Yeah, I’d be an awesome gay man. Sign me up.

Whom do transsexuals date/form physical relationships with? This is something I’ve always had trouble understanding. I mean, from the perspective of the other person?

What I mean is, if it is a gay transsexual man, for example, he will be attracted to gay men. But how likely is it for a gay man to be sexually attracted to a transsexual? This issue must be quite an obstacle for many transsexuals.

This week’s episode of I Am Cait was all about this topic. It really is one of the most difficult issues for trans people. Many cis people are kind and accepting of trans people as far as civil rights, not mocking or abusing them, etc., but still have absolutely no interest in a romantic relationship with a trans person. That leaves a very small pool of cis individuals who are open-minded enough not to care, the even smaller pool of people who are specifically attracted to trans people (which may not be what the trans person wants), or other trans people. A lot of trans people are very lonely. I wonder how much this impacts the well-documented suicide rate among even those trans people who have transitioned.

But I don’t think it works like that. I had a good transgender friend, and she felt completely fluxomed by her penis, as it just didn’t fit in to her sense of sexuality.

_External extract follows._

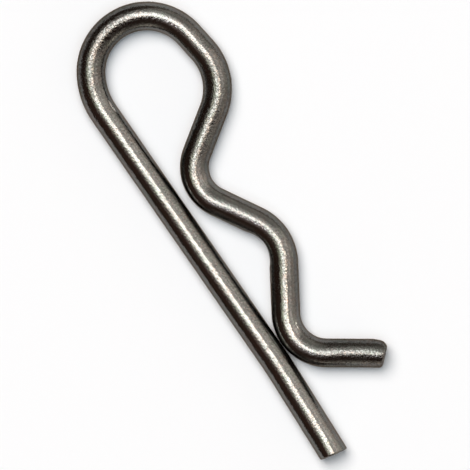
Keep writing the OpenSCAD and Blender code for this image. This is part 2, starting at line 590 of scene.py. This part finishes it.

You are right that the gender of the person you are attracted to isn’t connected to being transgender. But what I’m talking about is your OWN gender. Do you really think you’d ever be comfortable being a woman in a relationship> Having sex as a woman?

I honestly think penises are totally sexy, not to mention vastly more convenient, and I would be perfectly happy with that plumbing option. I like my vagina just fine, but I don’t find the prospect of having sex as a man at all unappealing. I totally get that most people feel differently, but, yes, I really think penatrative sex would be great, as long as it wasn’t with a woman (vaginas really don’t do it for me, except mine.)

All that said, I’m pretty feminine in a lot of ways. Long hair, dresses, makeup. I just wouldn’t miss a bit of it if I got turned into a guy.